Thursday, January 20, 2011

Window on Eurasia: Adygeya Loses ‘Morally’ by Not Being Part of North Caucasus Federal District, Activist Says

Paul Goble

Vienna, January 20 – Nalbiy Chuchev, the leader of the League of Peace Organization, says that it is too soon to tell whether Moscow’s failure to include Adygeya in the North Caucasus Federal District when that institution was created a year ago but that it is already obvious that the republic has “lost morally” because it was not.
Cheuchev told Kavkaz-uzel.ru that the Circassians – for whom Adygey is the most common self-designator – are “a single people … a single Caucasus family living in a single home,” but the inclusion of all Circassian republics within the North Caucasus Federal District except Adygeya has “deeply split” the nation (www.kavkaz-uzel.ru/articles/179864/).
Indeed, he suggests, this Moscow decision reinforces rather than helps overcome the Soviet-imposed divisions of the Circassians into Adygeys, Kabards, Cherkesses, Shapsugs and several other smaller groups, a division that Circassian activists say blocks the way to the restoration of a single Circassian republic.
But not all Adygeys agree with Cheuchev, with some arguing that their republic is better off being among the more stable republics, krays, and oblasts of the Southern Federal District, others noting that Adygeya’s “matryoshka” character would require transferring Krasnodar kray if Adygeya were included, and still others doubting that the federal districts matter that much.
Mariya Zaytseva, a graduate student at the Adygey State University says that Moscow’s decision to include Adygeya in the Southern rather than the North Caucasus Federal District clearly speaks of “the stability of the region and of the absence of the need to interfere in the process of its development.” In practice, she adds, “we have acquired nothing and lost nothing.”
But Khazret Yudin, a construction work in Adygeya, disagrees. Given the enormous sums Moscow is pouring into the North Caucasus, he argues, Adygeya and Krasnodar kray would only benefit from being included in that federal district. Consequently, he says, he favors uniting the two and shifting them into the new entity.
Murat Khabakhu, the head of the Adygeya branch of the Young Guard of United Russia, says that the region must rely on its resources and that “little” would change in that regard if the republic, with or without the surrounding Krasnodar kray were to be shifted from the Southern to the North Caucasus administration, although he says the Adygeys might get more investments.
And he added that Adygeya would also benefit by being part of a federal district with an active and influential leader. If the head of the Southern Federal District were like the North Caucasus District’s Aleksandr Khloponin, he said, “we would only win from such an arrangement.”
But some outside observers take a much harder line against any change in the arrangements Moscow has made. Sergey Razdolsky, a sociologist at the Southern Scientific Center of the Russian Academy of Sciences, says that under no circumstances must Adygeya be shifted and become part of the North Caucasus.
“Our republic,” he says, “is set up economically in a completely different way thasn the regions included in the North Caucasus Federal District.
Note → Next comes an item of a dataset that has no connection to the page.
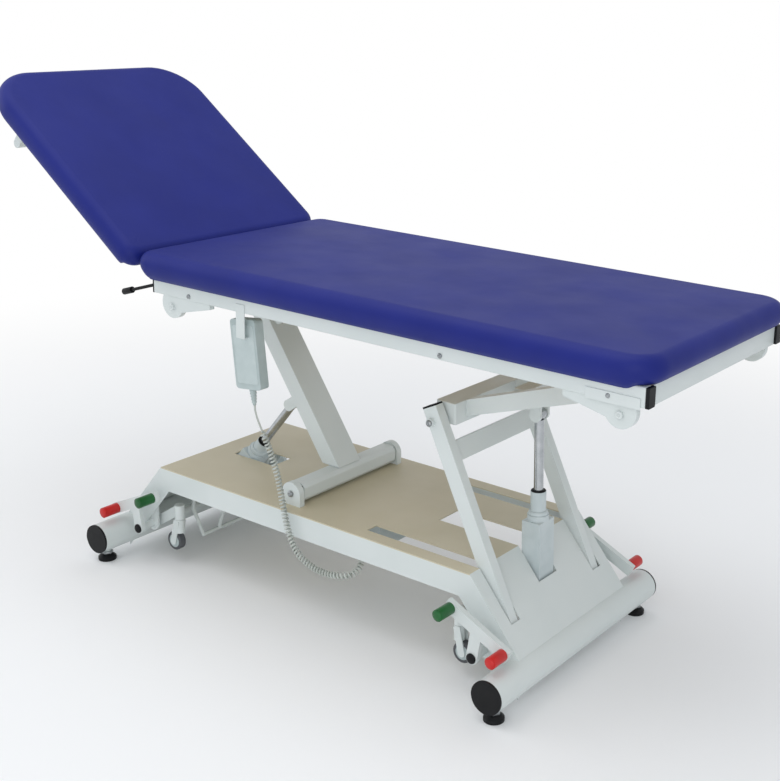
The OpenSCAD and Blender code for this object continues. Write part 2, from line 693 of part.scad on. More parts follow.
// Gas spring between the frame and the backrest
cheek_t = 3;
gas_top = back_hinge + turned(gas_lug - back_hinge, back_angle);
module gas_cylinder() color("dimgray") placed() difference() {
  union() {
    rod_on_line(gas_pivot, gas_top, gas_d, gas_d, gas_len, gas_y);
    rod_on_line(gas_pivot, gas_top, ear_t - side_gap, 0, gas_d + over, gas_y);
    rod_across(gas_pivot, gas_d, span(gas_y, ear_t));
  }
  rod_across(gas_pivot, back_pin_d + 2 * pin_gap, span(gas_y, 3 * ear_t));
  rod_on_line(gas_pivot, gas_top, gas_rod_d + 2 * pin_gap, gas_d, gas_len + over, gas_y);
}
gas_web_share = 1.7;
module gas_rod() color("silver") placed() {
  reach = norm(gas_top - gas_pivot);
  web = reach - gas_web_share * ear_d;
  rod_on_line(gas_pivot, gas_top, gas_rod_d, gas_rod_start, web, gas_y);
  for (side = [-1, 1]) across(span(gas_y + side * (ear_t / 2 + side_gap + cheek_t / 2), cheek_t))
    lug_2d(gas_top, along(gas_top, gas_pivot, reach - web), ear_d);
  rod_on_line(gas_pivot, gas_top, ear_d, web - gas_rod_d, web, gas_y);
}
module release_lever() color("black") placed() {
  reach = norm(lever_tip - lever_pivot);
  rod_on_line(lever_pivot, lever_tip, lever_d, 0, reach, lever_y);
  rod_on_line(lever_pivot, lever_tip, knob_d, reach, reach + 2 * knob_d, lever_y);
}

// Castors and pedals, drawn at the foot end on the far side
stem_low = castor_arm_z - 2 * stem_r;
module end_of(s) mirror([s < 0 ? 1 : 0, 0, 0]) children();
module pedals(s) end_of(s) difference() {
  union() {
    rod_across([shaft_x, shaft_z], shaft_d, [-1, 1] * (pedal_gauge / 2 - side_gap));
    both_sides() {
      across(span(pedal_gauge / 2, pedal_bar_w)) bar_2d(pedal_high, pedal_low, pedal_bar_h);
      across(span(pedal_gauge / 2, pedal_bar_w - 2 * side_gap))
        lug_2d([shaft_x, shaft_z], along(pedal_high, pedal_low, norm(pedal_low - pedal_high) / 2), boss_d);
      across(span(castor_gauge / 2, plate_t))
        bar_2d([shaft_x, shaft_z], [castor_x, castor_arm_z], 2 * stem_r);
      translate([castor_x, castor_gauge / 2, stem_low]) cylinder(r = stem_r, h = 3 * stem_r);
    }
  }
  both_sides() translate([castor_x, castor_gauge / 2, stem_low - stem_r])
    cylinder(d = stem_r + 2 * pin_gap, h = 3 * stem_r + side_gap);
}
module caps(s, p) end_of(s) both_sides()
  rod_across(p, pedal_cap_d, (pedal_gauge + pedal_bar_w) / 2 * [1, 1] + [0, pedal_cap_len]);
module head_pedals() color("gainsboro") placed() pedals(-1);
module foot_pedals() color("gainsboro") placed() pedals(1);
cap_in = along(pedal_high, pedal_low, pedal_cap_d / 2);
cap_out = along(pedal_low, pedal_high, pedal_cap_d / 2);
module head_green_caps() color("green") placed() caps(-1, cap_in);
module head_red_caps() color("red") placed() caps(-1, cap_out);
module foot_green_caps() color("green") placed() caps(1, cap_in);
module foot_red_caps() color("red") placed() caps(1, cap_out);
fork_inner = wheel_w / 2 + side_gap;
fork_wall = 3;
fork_leg_w = 19;
module castor_fork(s, side) end_of(s) translate([castor_x, side * castor_gauge / 2, 0]) {
  top = stem_low - side_gap;
  translate([0, 0, top]) cylinder(d = stem_r, h = 2 * stem_r);
  crown_z = wheel_z + wheel_d / 2 + side_gap;
  translate([0, 0, crown_z]) cylinder(r = stem_r, h = top - crown_z);
  both_sides() across([fork_inner, fork_inner + fork_wall])
    lug_2d([castor_trail, wheel_z], [0, top - 2 * side_gap], fork_leg_w);
  rod_across([castor_trail, wheel_z], axle_d, [-1, 1] * (fork_inner + fork_wall));
}
module castor_wheel(s, side) end_of(s) translate([0, side * castor_gauge / 2, 0]) difference() {
  rod_across([castor_x + castor_trail, wheel_z], wheel_d, [-1, 1] * wheel_w / 2);
  rod_across([castor_x + castor_trail, wheel_z], axle_d + 2 * pin_gap, [-1, 1] * wheel_w);
}
module head_near_fork() color("white") placed() castor_fork(-1, -1);
module head_far_fork() color("white") placed() castor_fork(-1, 1);
module foot_near_fork() color("white") placed() castor_fork(1, -1);
module foot_far_fork() color("white") placed() castor_fork(1, 1);
module head_near_wheel() color("dimgray") placed() castor_wheel(-1, -1);
module head_far_wheel() color("dimgray") placed() castor_wheel(-1, 1);
module foot_near_wheel() color("dimgray") placed() castor_wheel(1, -1);
module foot_far_wheel() color("dimgray") placed() castor_wheel(1, 1);

// Hand control, its hook on the rail and its curly cord
module handset_tilt() translate([handset_place[0], handset_y, handset_place[1]])
  rotate([0, -handset_lean, 0]) children();
hook_t = 2;
module handset() color("lightsteelblue") placed() handset_tilt() {
  rotate([90, 0, 0]) translate([0, 0, -handset_t / 2]) linear_extrude(handset_t)
    rounded_2d(handset_w, handset_h, handset_r);
  translate([0, 0, -handset_h / 2 - relief_len])
    cylinder(d1 = relief_d / 2, d2 = relief_d, h = relief_len, $fn = 48);
}
module handset_hook() color("gray") placed() {
  y = handset_y - handset_t / 2;
  top = handset_place[1] + handset_h / 2;
  x = span(handset_place[0], handset_w / 3);
  block(x, [-frame_w / 2 - hook_t, -frame_w / 2], [top - rail_h, rail_low + rail_h / 2]);
  block(x, [-frame_w / 2, y], [top - rail_h, top - rail_h + hook_t]);
}
// The cord is one tube: straight out of the relief, curled along its route, straight into the gland
cord_sides = 6;
curl_rings = 8;
relief_tip = [handset_place[0] + (handset_h / 2 + relief_len) * sin(handset_lean), handset_y,
  handset_place[1] - (handset_h / 2 + relief_len) * cos(handset_lean)];
relief_way = [sin(handset_lean), 0, -cos(handset_lean)];
gland_tip = [gland_place[0], box_y[0] - gland_len, gland_place[1]];
route = concat([relief_tip + 3 * cord_d * relief_way], curl_route, [gland_tip - [0, 3 * cord_d, 0]]);
side_hint = [0.4, -0.8, 0.5];
function unit(v) = v / norm(v);
function clamped(i) = route[max(0, min(len(route) - 1, i))];
// Point and heading of a smooth curve through the route's points, u from 0 to the last point's number
function curve_at(u) = let (i = min(floor(u), len(route) - 2), t = u - i,
  a = clamped(i - 1), b = clamped(i), c = clamped(i + 1), d = clamped(i + 2))
  0.5 * (2 * b + (c - a) * t + (2 * a - 5 * b + 4 * c - d) * t * t + (3 * b - a - 3 * c + d) * t * t * t);
near_share = 0.05;
function way_at(u) =
  unit(curve_at(min(u + near_share, len(route) - 1)) - curve_at(max(u - near_share, 0)));
function spread(v, w) = unit(v - (v * w) * w);
// Lengths along the route, so that the curls keep one pitch
marks = 4 * (len(route) - 1);
lengths = [for (i = 0, s = 0; i <= marks; i = i + 1,
  s = s + (i <= marks ? norm(curve_at(i / 4) - curve_at((i - 1) / 4)) : 0)) s];
function u_at(s, i = 0) = i >= marks - 1 || lengths[i + 1] >= s
  ? (i + (s - lengths[i]) / (lengths[i + 1] - lengths[i])) / 4 : u_at(s, i + 1);
steps = curls * curl_rings;
curl_r = (curl_d - cord_d) / 2;
function ramp(i) = min(1, i / curl_rings, (steps - i) / curl_rings);
function curl_point(i) = let (u = u_at(lengths[marks] * i / steps), w = way_at(u), n = spread(side_hint, w),
  a = 360 * i / curl_rings) [curve_at(u) + curl_r * ramp(i) * (cos(a) * n + sin(a) * cross(w, n)),
  cos(a) * n + sin(a) * cross(w, n)];
curl_points = [for (i = [0:steps]) curl_point(i)];
first_out = curl_points[0][1];
last_out = curl_points[steps][1];
tube_points = concat([relief_tip, relief_tip + cord_d * relief_way], [for (p = curl_points) p[0]],
  [gland_tip - [0, cord_d, 0], gland_tip]);
tube_outs = concat([first_out, first_out], [for (p = curl_points) p[1]], [last_out, last_out]);
tube_last = len(tube_points) - 1;
function tube_way(i) = i < 2 ? relief_way : i > tube_last - 2 ? [0, 1, 0]
  : unit(tube_points[i + 1] - tube_points[i - 1]);
function tube_ring(i) = let (w = tube_way(i), n = spread(tube_outs[i], w), b = cross(w, n))
  [for (k = [0:cord_sides - 1]) tube_points[i]
    + cord_d / 2 * (cos(360 * k / cord_sides) * n + sin(360 * k / cord_sides) * b)];
self_gap = min([for (i = [curl_rings:steps - 2 * curl_rings], k = [-2:2])
  norm(curl_points[i][0] - curl_points[i + curl_rings + k][0])]) - cord_d;
echo(least_gap_between_curls = self_gap);
module handset_cord() color("lightgray") placed() {
  n = cord_sides;
  points = [for (i = [0:tube_last]) each tube_ring(i)];
  polyhedron(points, concat(
    [for (i = [0:tube_last - 1], k = [0:n - 1]) [i * n + k, i * n + (k + 1) % n, (i + 1) * n + (k + 1) % n]],
    [for (i = [0:tube_last - 1], k = [0:n - 1]) [i * n + k, (i + 1) * n + (k + 1) % n, (i + 1) * n + k]],
    [for (k = [1:n - 2]) [0, k + 1, k]],
    [for (k = [1:n - 2]) [tube_last * n, tube_last * n + k, tube_last * n + k + 1]]));
}

deck_top();
head_slope();
foot_slope();
deck_skirts();
head_cross_tube();
foot_cross_tube();
tube_end_caps();
foot_stems();
foot_pads();
arm_bearings();
leg_bearings();
drive_brackets();
shaft_bearings();
control_box();
foot_bar();
arm_tube();
arm_cross_tube();
arm_brackets();
head_motor();
head_rod();
near_leg();
far_leg();
leg_crossbar();
leg_caps();
foot_motor();
foot_rod();
near_rail();
far_rail();
cross_members();
rail_caps();
foot_sleeves();
disc_brackets();
yoke();
yoke_cross_tube();
frame_lugs();
seat_board();
seat_cushion();
handset_hook();
handset();
handset_cord();
back_cushion();
back_board();
back_frame();
gas_cylinder();
gas_rod();
release_lever();
head_pedals();
foot_pedals();
head_green_caps();
head_red_caps();
foot_green_caps();
foot_red_caps();
head_near_fork();
head_far_fork();
foot_near_fork();
foot_far_fork();
head_near_wheel();
head_far_wheel();
foot_near_wheel();
foot_far_wheel();
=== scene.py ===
"""Examination table: finishes, cushions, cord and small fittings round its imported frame."""

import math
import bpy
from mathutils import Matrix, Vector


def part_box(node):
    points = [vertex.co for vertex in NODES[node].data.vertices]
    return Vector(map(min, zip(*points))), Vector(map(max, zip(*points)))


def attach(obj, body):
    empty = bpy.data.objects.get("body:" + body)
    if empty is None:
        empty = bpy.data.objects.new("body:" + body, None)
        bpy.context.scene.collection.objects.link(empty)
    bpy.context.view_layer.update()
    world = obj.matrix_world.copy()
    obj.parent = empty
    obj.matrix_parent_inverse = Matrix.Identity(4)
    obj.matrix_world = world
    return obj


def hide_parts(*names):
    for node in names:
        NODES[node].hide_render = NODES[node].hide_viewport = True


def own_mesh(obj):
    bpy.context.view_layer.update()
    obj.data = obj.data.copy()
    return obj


bl_info = {
    "name": "Examination Table",
    "version": (1, 0, 0),
    "blender": (4, 5, 0),
    "location": "View3D > Sidebar > Table",
    # The finishes include painted warm shade on the deck's top
    "description": "Dresses a height-adjustable examination table in its real finishes",
    "category": "Add Mesh",
}

import bmesh
import bpy
import numpy as np
from mathutils import Matrix, Vector

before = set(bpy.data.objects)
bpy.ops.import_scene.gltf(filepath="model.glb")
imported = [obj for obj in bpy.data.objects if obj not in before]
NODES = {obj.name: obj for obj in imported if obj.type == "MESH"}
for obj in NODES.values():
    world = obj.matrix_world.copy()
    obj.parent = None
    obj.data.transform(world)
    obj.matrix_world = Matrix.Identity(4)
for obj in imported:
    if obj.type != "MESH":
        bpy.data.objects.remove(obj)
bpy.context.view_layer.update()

# Lengths are in metres. The measured places are written in millimetres about the photograph's
# own middle, and place() moves them to the frame's origin
MM = 0.001
FRAME_SHIFT = 30.362


def place(x, y, z):
    """A measured point in millimetres as a point of the frame in metres."""
    return Vector(((x + FRAME_SHIFT) * MM, y * MM, z * MM))


# Camera, solved from the photograph's edges
CAMERA_AT = (1978.98, -2285.14, 1505.89)
CAMERA_RIGHT = Vector((0.8223, 0.5680, 0.0329))
CAMERA_AHEAD = Vector((-0.5436, 0.8010, -0.2507))
FOCAL_PX = 1283.72
CENTRE_PX = (511.27, 313.55)
IMAGE_PX = (780.0, 781.0)
SENSOR_MM = 36.0

# Stage, in metres: the floor's half width, where it fades to white, and each lamp's place and aim
FLOOR_HALF = 60.0
FLOOR_FADE = (1.1, 3.4)
LAMPS = {
    "ceiling_lamp": {"at": (-0.4, -0.6, 3.8), "size": 3.4, "aim": (0.0, 0.0, 0.3)},
    "window_lamp": {"at": (2.2, -3.4, 1.7), "size": 2.6, "aim": (0.0, 0.0, 0.5)},
    "back_lamp": {"at": (-3.2, -1.6, 2.2), "size": 2.4, "aim": (0.0, 0.0, 0.6)},
}

# Pivots of the lift and the backrest, as measured
ARM_PIVOT = (-65.0, 293.0)
LINK = (-236.03, 444.98)
YOKE_PIVOT = (352.0, 567.0)
LEG_PIVOT = (YOKE_PIVOT[0] - LINK[0], YOKE_PIVOT[1] - LINK[1])
BACK_HINGE = (-478.0, 805.0)
BACK_ANGLE = math.radians(36.0)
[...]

Were Adygeya to be included” in that district, it would not fit in and its economic well-being would suffer. Consequently, it must not be transferred.
But Circassian activists continue to push for a rearrangement of the administrative map. Arambiy Khapay, president of the Adyge Khase Movement, argues that “it is simpler to find a common language when [similar republics] are situated in one district” because those within a single district meet more frequently.
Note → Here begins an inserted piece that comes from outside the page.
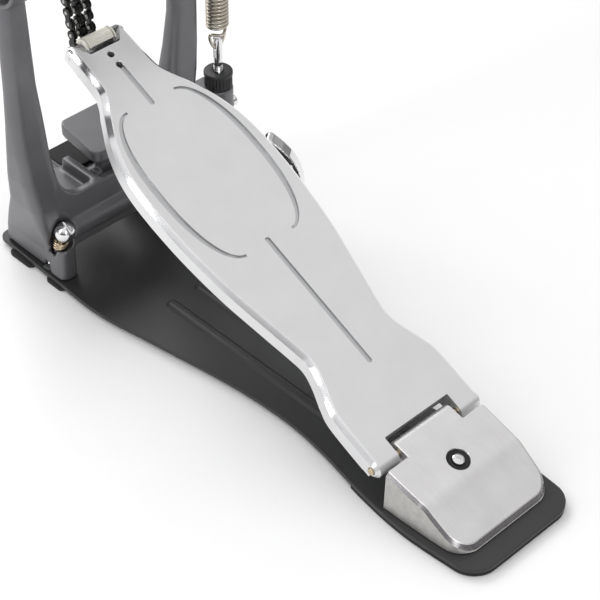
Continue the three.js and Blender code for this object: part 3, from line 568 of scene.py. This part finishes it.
def build_footboard():
    outline = plan_outline(board_half, -0.5, BOARD_END, 0, 2.6, 1.2)
    levels = [
        (0.5, BOARD_SKIRT), (0, BOARD_SKIRT + 0.5), (0, 1.8), (0.15, 2.2), (2.6, 4.62), (2.9, BOARD_TOP),
    ]
    board = board_object("footboard_plate", slab(outline, levels, False, [0, 0, 0, 1, 0]))
    across = Matrix.Rotation(math.radians(90), 4, "Y")
    knuckles = []
    for side in (-1, 1):
        turn = across if side > 0 else Matrix.Rotation(math.radians(-90), 4, "Y")
        knuckles.append(board_object("knuckle", cylinder(KNUCKLE, CUTOUT_HALF - 2, 38.0, 48, 1.9), turn))
    combine(board, knuckles, "UNION")

    pocket = plan_outline(lambda y: board_half(y) - 4.2, 14, 236, 4, 4, 3)
    tools = [
        slab(pocket, [(0, BOARD_SKIRT - 2), (0, BOARD_TOP - 4.6), (1, BOARD_TOP - 3.6)]),
        block((-CUTOUT_HALF, -12, -12), (CUTOUT_HALF, 9.1, 12), 0.8),
        block((-45, -9, -12), (45, 4, -KNUCKLE), 0.5),
        block((-10.5, 263.7, -12), (10.5, BOARD_END + 8, 12), 1.3),
        straight_channel(222.4, 252, 1.5),
        straight_channel(44.3, 128.6, 1.5),
        crescent_channel(-1),
        crescent_channel(1),
    ]
    for station in (258.8, 251.4):
        hole = lathe(
            [(0, -12), (1.9, -12), (1.9, BOARD_TOP - 0.4), (2.7, BOARD_TOP + 0.4), (0, BOARD_TOP + 0.4)], 40
        )
        bmesh.ops.translate(hole, verts=hole.verts, vec=(0, station, 0))
        tools.append(hole)
    cutters = [board_object("cutter", bm) for bm in tools]
    for name, radius, reach, station, above in (
        ("pin", 2.3, 50, 0, 0), ("toe", 1.9, 17.9, TOE_ALONG, TOE_ABOVE)
    ):
        bore = cylinder(radius, -reach, reach, 40)
        cutters.append(board_object(name, bore, Matrix.Translation((0, station, above)) @ across))
    for side in (-1, 1):
        set_screw = cylinder(0.95, 18.2, 20, 24)
        turn = Matrix.Translation((0, 269.3, -0.8)) @ Matrix.Rotation(math.radians(90 * side), 4, "Y")
        cutters.append(board_object("set_screw", set_screw, turn))
    combine(board, cutters)
    piece(board, "footboard", SATIN, ["footboard"], angle=14)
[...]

If Moscow had asked the opinions of the people in the region, he adds, the center might have drawn up a completely different administrative map, one that would “include Osetia, Kabasrdino-Balkara, Karachayevo-Cherekessia, Stavropol kray, Adygeya and Krasnodar kray,” in order to include all Circassian republics within it.
Had Moscow done so, however, it would have had to deal with the remaining parts of both the Southern Federal District as well as with a very different North Caucasus Federal District, one in which some of the most problem-filled republics would have been concentrated without any more pacific ones to balance the situation.
And perhaps most seriously from the center’s point of view, the Russian authorities would have had to cope with what Circassian activists would have seen as a major step de facto to the recreation of a common Circassian Republic, something that would have created even more problems for the planned Olympiad in Sochi in 2014.